When all else is equal between highly qualified candidates for entry-level faculty positions, professors in academic science overwhelmingly prefer women over men, Cornell researchers previously found in national experiments. But would this pro-female bias be strong enough to elevate slightly less impressive women above more accomplished male candidates?
In their follow-up study, Cornell social scientists Stephen J. Ceci and Wendy M. Williams found that women's hiring edge disappeared when pitted against slightly more accomplished men for faculty positions in engineering, economics, psychology, and biology. "Women Have Substantial Advantage in STEM Faculty Hiring, Except When Competing Against More Accomplished Men," published in the journal Frontiers in Psychology, reveals limits on pro-women hiring attitudes in these cases. The authors note that "faculty apparently view quality as the most important determinant of hiring rankings" when top candidates go head to head.

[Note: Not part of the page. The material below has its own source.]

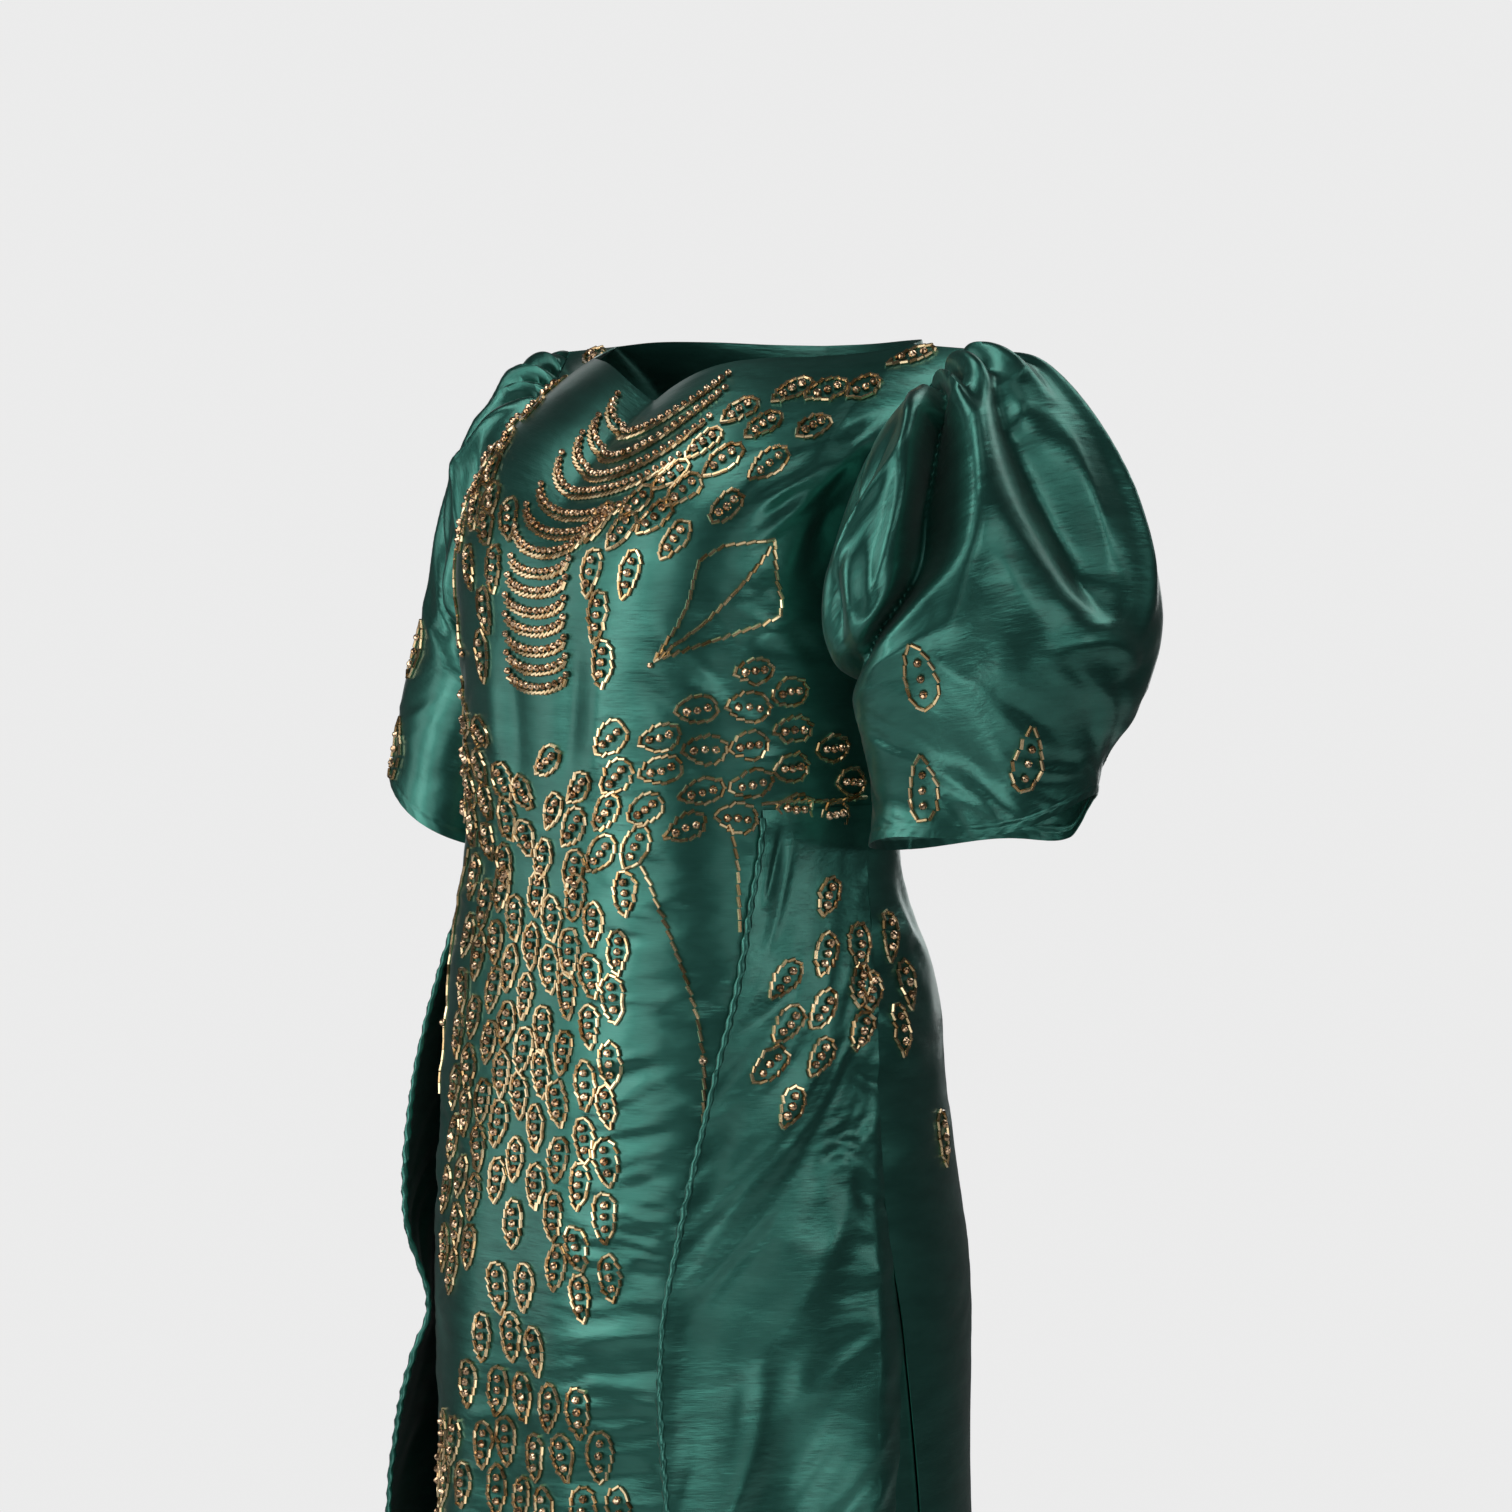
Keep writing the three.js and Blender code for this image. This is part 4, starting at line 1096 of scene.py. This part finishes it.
class Beads:
    """Bugles and crystals gathered for one joined piece of each."""

    def __init__(self, name):
        self.name, self.leaves, self.bugles, self.crystals = name, [], [], []

    def line(self, points, normals, kind):
        """Bugles from each point to the next."""
        way = np.diff(points, axis=0)
        reach = np.linalg.norm(way, axis=1, keepdims=True)
        normal = unit(normals[:-1] + normals[1:])
        side = unit(np.cross(normal, way))
        x = unit(way / reach + side * (kind["slant"] + random.normal(0, kind["stray"], reach.shape)))
        y = unit(np.cross(normal, x))
        place = (points[:-1] + points[1:]) / 2 + normal * BUGLE_RADIUS * BUGLE_SEAT
        length = np.minimum(kind["length"], reach * kind["length"] / kind["pitch"] * BUGLE_STRETCH)
        radius = np.full_like(length, BUGLE_RADIUS)
        size = np.concatenate([length, radius, radius], axis=1)
        self.bugles.append((place, np.stack([x, y, np.cross(x, y)], axis=-1) * size[:, None, :]))

    def crystal(self, points, normals, radius):
        """A crystal at each point."""
        side = unit(np.cross(normals, random.normal(size=points.shape)))
        size = radius * (1 + random.uniform(-CRYSTAL_STRAY, CRYSTAL_STRAY, (len(points), 1, 1)))
        self.crystals.append((points, np.stack([side, np.cross(normals, side), normals], axis=-1) * size))

    def leaf(self, surface, a, b, tip, length, width, kind=BUGLE_SHORT, radius=CRYSTAL_RADIUS):
        """One leaf: bugles round its edge and crystals along its middle. The tip is an angle from level."""
        stray = LEAF_STRAY
        length *= random.uniform(*stray["length"])
        width *= random.uniform(*stray["width"])
        turn = math.radians(tip + random.uniform(-stray["tip"], stray["tip"]))
        spin = np.array([[math.cos(turn), math.sin(turn)], [-math.sin(turn), math.cos(turn)]])
        edge = leaf_outline(length, width, kind["pitch"])
        edge[1:-1] += random.uniform(-stray["corner"], stray["corner"], edge[1:-1].shape)
        rib = np.linspace(*LEAF["rib"], LEAF_CRYSTALS) * length
        middle = np.stack([rib, random.uniform(-stray["crystal"], stray["crystal"], LEAF_CRYSTALS)], axis=-1)
        self.leaves.append((surface, a, b, edge @ spin, middle @ spin, kind, radius))

    def lay_leaves(self):
        """Lays the leaves on their cloth, all those of a surface at once."""
        for surface in dict.fromkeys(leaf[0] for leaf in self.leaves):
            leaves = [leaf for leaf in self.leaves if leaf[0] == surface]
            a, b = (np.array([leaf[k] for leaf in leaves], float) for k in (1, 2))
            change = change_on(SURFACES[surface], a, b)
            spots = []
            for leaf, one, *at in zip(leaves, change, a, b):
                spots.append(np.vstack([leaf[3], leaf[4]]) @ one.T + at)
            every = np.vstack(spots)
            points, normals = on_surface(SURFACES[surface], every[:, 0], every[:, 1])
            start = 0
            for leaf, spot in zip(leaves, spots):
                middle, end = start + len(leaf[3]), start + len(spot)
                self.line(points[start:middle], normals[start:middle], leaf[5])
                self.crystal(points[middle:end], normals[middle:end], leaf[6])
                start = end

    def build(self):
        self.lay_leaves()
        made = []
        for kind, placed, template, material in (
            ("bugles", self.bugles, bugle_template(), BUGLE_GLASS),
            ("crystals", self.crystals, crystal_template(), CRYSTAL_GLASS),
        ):
            if placed:
                made.append(self.join(kind, placed, *template, material))
        return made

    def join(self, kind, placed, verts, faces, material):
        """One piece of all beads of a kind, with a tone of its own for each bead."""
        centres, turns = (np.concatenate(parts) for parts in zip(*placed))
        points = centres[:, None, :] + np.einsum("nij,kj->nki", turns, verts)
        count = len(verts)
        joined = [[v + n * count for v in face] for n in range(len(centres)) for face in faces]
        piece = link_mesh(f"{self.name}_{kind}", points.reshape(-1, 3), joined, smooth=False)
        tone = piece.data.attributes.new("tone", "FLOAT", "POINT")
        tone.data.foreach_set("value", np.repeat(random.uniform(0, 1, len(centres)) ** 0.8, count))
        piece.data.materials.append(material)
        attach(piece, "root")
        return piece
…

In experiments, Ceci and Williams created hiring scenarios, asking 252 tenured faculty members from a sample of U.S. colleges and universities to choose among three standout finalists for a tenure-track assistant professor position. In one hypothetical situation, faculty evaluated two equally impressive male candidates — rated 9.5 out of 10 on an objective scale based on job talk, interview, recommendation letters, and publication record — and a third woman rated 9.3. In a second scenario, genders were reversed, with two top-tier women and a slightly less impressive man vying for the job. Ceci and Williams presented the choice between the top two candidates as a counterbalanced competition between different personalities, hiding the study's true purpose to measure gender bias in hiring.

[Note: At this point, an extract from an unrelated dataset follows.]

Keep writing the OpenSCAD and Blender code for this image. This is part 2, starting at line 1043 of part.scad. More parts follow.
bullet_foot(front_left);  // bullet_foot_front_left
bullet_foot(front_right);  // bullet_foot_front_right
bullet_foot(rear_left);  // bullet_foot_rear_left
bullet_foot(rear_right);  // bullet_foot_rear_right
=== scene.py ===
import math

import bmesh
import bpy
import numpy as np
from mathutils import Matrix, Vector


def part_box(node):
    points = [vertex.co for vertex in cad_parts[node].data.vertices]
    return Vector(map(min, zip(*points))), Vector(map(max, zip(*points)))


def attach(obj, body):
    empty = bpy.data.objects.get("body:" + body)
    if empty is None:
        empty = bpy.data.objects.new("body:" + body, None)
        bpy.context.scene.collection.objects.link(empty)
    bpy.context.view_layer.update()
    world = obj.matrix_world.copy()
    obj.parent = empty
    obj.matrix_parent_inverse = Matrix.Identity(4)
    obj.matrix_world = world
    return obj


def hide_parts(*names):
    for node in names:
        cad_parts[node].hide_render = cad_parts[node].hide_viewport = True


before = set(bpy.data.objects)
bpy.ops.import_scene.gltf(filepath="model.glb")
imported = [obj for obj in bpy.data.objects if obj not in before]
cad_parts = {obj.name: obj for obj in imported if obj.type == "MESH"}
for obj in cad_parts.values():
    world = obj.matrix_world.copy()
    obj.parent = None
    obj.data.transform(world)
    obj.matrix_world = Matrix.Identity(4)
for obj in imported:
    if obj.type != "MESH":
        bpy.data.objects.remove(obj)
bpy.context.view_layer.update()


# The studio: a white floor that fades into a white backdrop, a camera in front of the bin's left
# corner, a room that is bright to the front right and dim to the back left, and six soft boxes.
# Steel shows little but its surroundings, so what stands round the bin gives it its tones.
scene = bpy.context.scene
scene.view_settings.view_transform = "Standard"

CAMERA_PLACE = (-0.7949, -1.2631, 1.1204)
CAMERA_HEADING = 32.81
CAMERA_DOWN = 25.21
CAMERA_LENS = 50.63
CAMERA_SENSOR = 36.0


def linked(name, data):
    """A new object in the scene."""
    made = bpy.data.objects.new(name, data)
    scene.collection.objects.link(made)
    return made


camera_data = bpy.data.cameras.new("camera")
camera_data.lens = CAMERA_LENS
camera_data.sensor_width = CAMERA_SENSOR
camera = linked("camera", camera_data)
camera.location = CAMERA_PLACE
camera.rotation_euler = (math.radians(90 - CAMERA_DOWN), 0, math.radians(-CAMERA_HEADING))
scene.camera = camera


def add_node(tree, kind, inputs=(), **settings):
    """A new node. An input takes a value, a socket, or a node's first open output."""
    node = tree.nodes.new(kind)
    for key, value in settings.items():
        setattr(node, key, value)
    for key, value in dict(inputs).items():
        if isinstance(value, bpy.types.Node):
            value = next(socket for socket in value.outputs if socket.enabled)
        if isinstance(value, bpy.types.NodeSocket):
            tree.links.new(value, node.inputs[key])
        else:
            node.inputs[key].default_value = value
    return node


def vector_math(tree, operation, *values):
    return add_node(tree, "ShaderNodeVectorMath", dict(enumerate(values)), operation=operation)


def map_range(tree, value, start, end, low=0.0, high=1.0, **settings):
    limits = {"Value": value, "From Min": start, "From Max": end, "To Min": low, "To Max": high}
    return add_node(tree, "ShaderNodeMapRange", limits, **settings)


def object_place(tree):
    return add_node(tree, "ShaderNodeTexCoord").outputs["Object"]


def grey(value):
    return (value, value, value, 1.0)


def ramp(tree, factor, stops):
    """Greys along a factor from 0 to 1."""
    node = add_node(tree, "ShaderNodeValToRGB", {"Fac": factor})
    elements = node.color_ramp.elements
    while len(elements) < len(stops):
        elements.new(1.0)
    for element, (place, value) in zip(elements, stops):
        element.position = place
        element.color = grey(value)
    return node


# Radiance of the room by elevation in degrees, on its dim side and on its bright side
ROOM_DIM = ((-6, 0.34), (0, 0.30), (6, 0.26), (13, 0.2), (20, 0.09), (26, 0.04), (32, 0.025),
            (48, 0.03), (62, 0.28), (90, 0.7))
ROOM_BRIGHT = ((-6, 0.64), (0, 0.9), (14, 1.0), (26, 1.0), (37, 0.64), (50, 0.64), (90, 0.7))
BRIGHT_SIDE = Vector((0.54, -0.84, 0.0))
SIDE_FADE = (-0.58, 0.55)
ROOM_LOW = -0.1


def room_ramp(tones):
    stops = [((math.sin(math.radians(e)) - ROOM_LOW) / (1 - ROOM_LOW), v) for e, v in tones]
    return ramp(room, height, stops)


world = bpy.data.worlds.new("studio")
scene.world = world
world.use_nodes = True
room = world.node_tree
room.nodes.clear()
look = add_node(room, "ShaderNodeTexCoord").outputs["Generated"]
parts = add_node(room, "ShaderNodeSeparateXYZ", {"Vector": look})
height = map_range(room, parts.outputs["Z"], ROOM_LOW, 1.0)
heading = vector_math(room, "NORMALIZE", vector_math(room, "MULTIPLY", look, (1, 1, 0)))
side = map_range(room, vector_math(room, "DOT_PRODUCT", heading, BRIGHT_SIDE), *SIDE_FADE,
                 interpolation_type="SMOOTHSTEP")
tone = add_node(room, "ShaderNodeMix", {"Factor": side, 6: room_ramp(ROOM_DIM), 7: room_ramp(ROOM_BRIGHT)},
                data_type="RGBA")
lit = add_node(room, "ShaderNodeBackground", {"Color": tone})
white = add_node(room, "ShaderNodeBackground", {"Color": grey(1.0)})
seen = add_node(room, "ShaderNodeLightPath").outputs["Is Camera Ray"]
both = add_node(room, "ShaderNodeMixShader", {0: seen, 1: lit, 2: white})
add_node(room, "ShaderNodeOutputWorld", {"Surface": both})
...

In nearly every case, faculty preferred candidates with a 9.5 rating over those with a 9.3. Fewer than 5 percent opted for the less accomplished candidate, showing a preference for the highest-rated person regardless of candidate gender.
"These findings should help dispel concerns that affirmative hiring practices result in inferior women being hired over superior men," Ceci and Williams write. However, they warn that their results might not hold under conditions where applicants are not as stellar.

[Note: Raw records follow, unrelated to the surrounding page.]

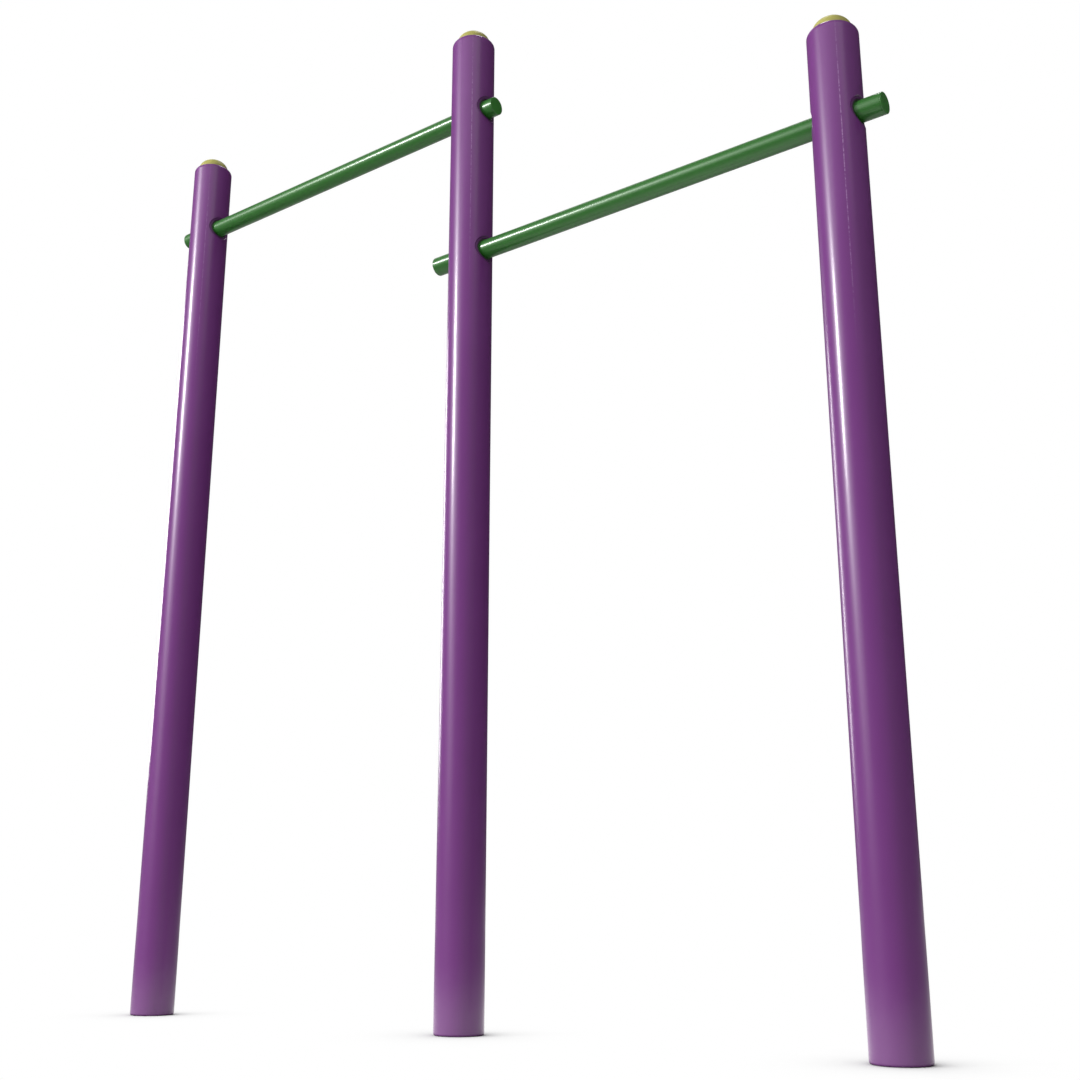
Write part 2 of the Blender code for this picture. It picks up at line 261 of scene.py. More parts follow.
def makePostPaint(name, centreX, top, seam):
    paint = postPaint
    material, tree, shader, where = startMaterial(
        name, IOR=1.5, Specular_IOR_Level=0.4, Coat_Roughness=paint["lacquerRoughness"]
    )
    centred = addNode(tree, "ShaderNodeMapping", vector_type="TEXTURE")
    centred.inputs["Location"].default_value = (centreX, 0, 0)
    centred.inputs["Rotation"].default_value = (0, 0, math.radians(seam["heading"]))
    tree.links.new(where, centred.inputs["Vector"])
    place = centred.outputs["Vector"]
    drift = useGroup(tree, toneDrift, place, Patches=paint["patches"])
    peel = useGroup(tree, orangePeel, place, Ripples=paint["peelRipples"])
    dustAndSheen = useGroup(tree, groundDustAndSheen, place, Reach=paint["dustAndSheenReach"], Broken=paint["dustAndSheenBroken"])
    split = addNode(tree, "ShaderNodeSeparateXYZ")
    tree.links.new(place, split.inputs[0])
    height = split.outputs["Z"]

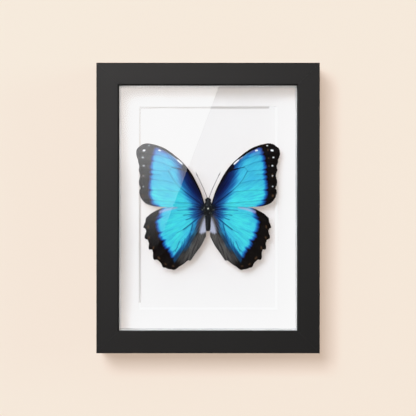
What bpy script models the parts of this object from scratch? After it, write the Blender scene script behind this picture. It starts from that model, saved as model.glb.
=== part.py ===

Furthermore, the authors acknowledge remaining barriers to women for gaining entry into academic STEM (science, technology, engineering and mathematics) fields.
But, they write, once women succeed in completing doctorates and applying for faculty positions, hiring is biased in their favor, as shown by real-world hiring audits as well as experimental evidence.
Ceci and Williams also write that their findings may dishearten scholars who believe affirmative action doesn't go far enough — that gender and racial minority candidates should win the job even when they are slightly less accomplished than traditional applicants. "Those who have lobbied for more women to be hired in fields in which they are underrepresented, such as engineering and economics, may find our results dismaying," they say.
Still, the authors, human development professors in Cornell's College of Human Ecology, believe the findings of this study and their previous research bode well for women's opportunities in academic STEM fields.
"Sex biases might reduce the number of women entering training for the professorial pipeline, but our results indicate that when a woman emerges from her training as a strong candidate, she is no longer handicapped in being offered the job," Ceci and Williams conclude.
The study was funded by the National Institutes of Health, an agency of the U.S. Department of Health and Human Services.